Industry

Digital asset management for media & publishing

Editorial assets carry more obligation per file than almost any other industry’s. Every photo has a caption, a credit and a usage restriction that must not be lost or violated — and it all has to move on deadline.

The 30-second version. A publisher’s asset problem is rights, provenance and deadline at once. Every editorial image carries a caption, a credit or byline, and a usage restriction — licensed, wire, contributor, embargoed — that a legal or ethical obligation depends on, and it all moves under deadline pressure. A DAM’s saving here is 100% IPTC/XMP metadata fidelity so captions, credits and rights never get stripped; rights tracking so nothing runs outside its licence or past its expiry; and fast ingest and search so the right frame is found on deadline, not after it.

Media & publishing has no dedicated ranking on this site, but the capabilities it lives on are directly tested elsewhere: this page cross-links the metadata-fidelity ranking for the editorial-metadata requirement and the photographer ranking for the deadline-culling and wire-captioning side.

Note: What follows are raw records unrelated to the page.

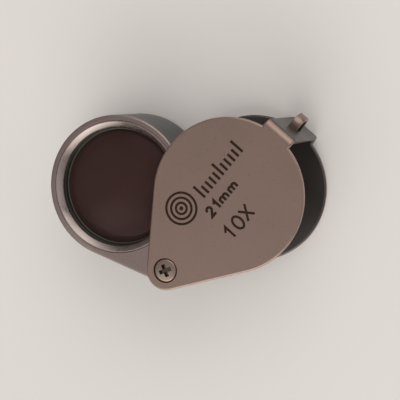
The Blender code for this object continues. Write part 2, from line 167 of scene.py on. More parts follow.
# Cover: one stamped blank of stainless sheet, two teardrops joined by a strap, bent into a U and
# tumbled so that every edge is soft.  Satin finish, with the warm cast of handled steel.
cover_low, cover_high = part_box("cover")
pivot_x, pivot_y = frame["joints"][0]["pos_m"][:2]
SHEET = 1.0 * MM
ROUND_R = cover_high.y
TAIL_R = pivot_x - cover_low.x
STRAP_W = 5.7 * MM
SOFT_EDGE = 0.34 * MM
FRONT_Z = cover_high.z
INNER_FRONT_Z = FRONT_Z - SHEET
MID_Z = FRONT_Z / 2
BEND_R = 0.4 * MM
screw_low, screw_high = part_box("pivot_screw")
HEAD_R = (screw_high.x - screw_low.x) / 2 + 0.12 * MM
GROOVE = 0.15 * MM


def arc(cx, cy, radius, start, end, count):
    angles = [start + (end - start) * i / count for i in range(count + 1)]
    return [(cx + radius * math.cos(a), cy + radius * math.sin(a)) for a in angles]


def teardrop(round_x, round_r, tail_x, tail_r, count):
    """Outline of a big disc and a small one joined by their outer tangents."""
    lean = math.acos((tail_r - round_r) / (round_x - tail_x))
    big = arc(round_x, 0.0, round_r, -lean, lean, count)
    return big + arc(tail_x, 0.0, tail_r, lean, 2 * math.pi - lean, count // 3)


def strip(path, thickness):
    """Closed outline of a strip of even thickness along an open path."""
    left, right = [], []
    last = len(path) - 1
    for i, (x, y) in enumerate(path):
        here = Vector((x, y))
        before = here - Vector(path[i - 1]) if i > 0 else Vector(path[1]) - here
        after = Vector(path[i + 1]) - here if i < last else before
        across = before.normalized() + after.normalized()
        across = Vector((-across.y, across.x))
        across = across * (thickness / across.length_squared)
        left.append(tuple(here + across))
        right.append(tuple(here - across))
    return left + right[::-1]


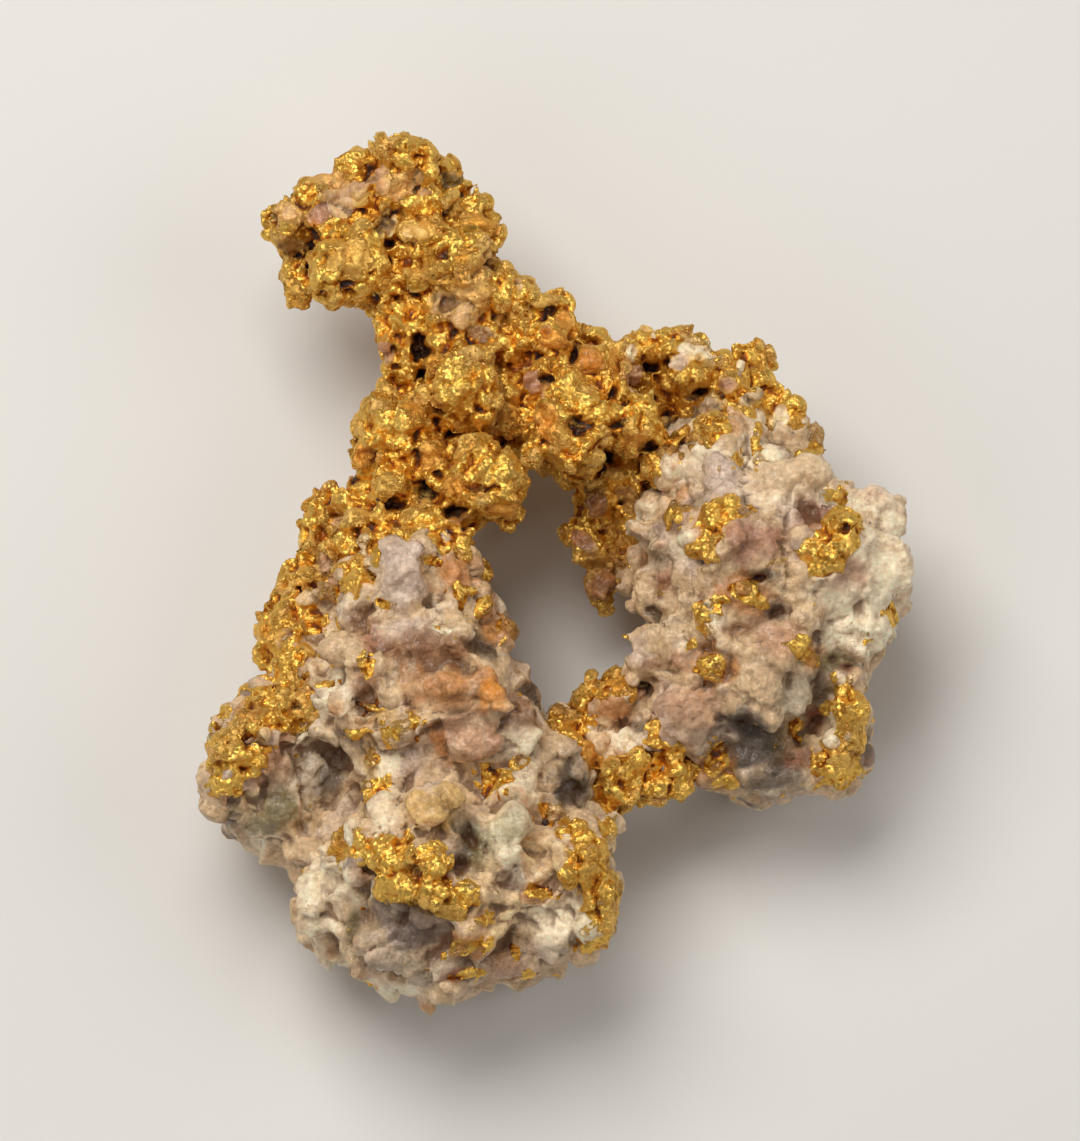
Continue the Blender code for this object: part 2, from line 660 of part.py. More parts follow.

The asset problem in media & publishing

Most industries treat metadata as an aid to search. In editorial, the metadata is the obligation. A single news or feature photo carries a caption that must be accurate, a credit or byline that must be attached, and a usage restriction that must be honoured — and those obligations are legal and ethical, not merely tidy. IPTC, the standard our whole metadata testing is built on, is literally the International Press Telecommunications Council’s; as our glossary puts it, for any library handling licensed stock, contributor content, or press assets with usage restrictions, IPTC fields are often the only reliable record of who owns what.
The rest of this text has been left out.